Hatsune Miku is a software-based, Japanese singing voice that manifests in many forms, including live concerts. She has a specific appearance, long blue hair, loli-esque body and a Sailor Moon-y outfit, and can be seen and consumed in just about every media imaginable. I guess this is the Aidoru phenomenon in yet another fruitful branch.
Hatsune Miku recently appeared via a complex telepresence/Pepper’s Ghost effect in live concert. Note the use of hierarchical scale, its intended psychological effect and think about it in the context in which hierarchical scale is usually employed in Japan and throughout Asia. Note the fact that glowsticks never, ever seem to die.
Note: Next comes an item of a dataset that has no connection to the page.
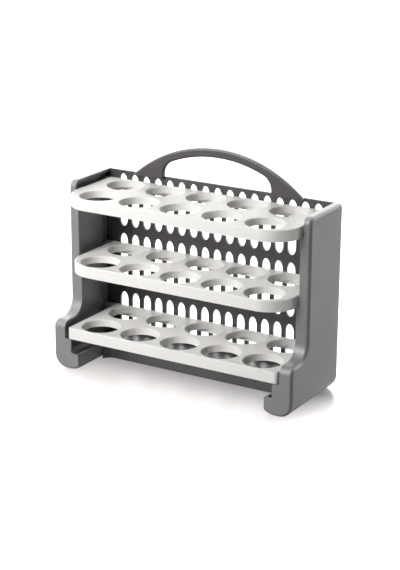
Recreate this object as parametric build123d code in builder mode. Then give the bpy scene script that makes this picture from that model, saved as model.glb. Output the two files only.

Note the fact that they’ve even bothered with a live band, and that the musicians in the band are featured in the video. Part of the appeal of Aidoru has always been their perceived perfection. Since they only appear in controlled contexts, their “lives” are without error, failure, aging, etc… Does the certainty of one’s interaction and reaction to Hatsune Miku provide a relationship devoid of pesky uncertainty?
YouTube is chock full of Hatsune Miku/Vocaloid-based videos, some creepy, some cute, and some more than a bit of both. The above showcases the kind of post-geography/post-historical/post-cultural mashup that pleases me the most.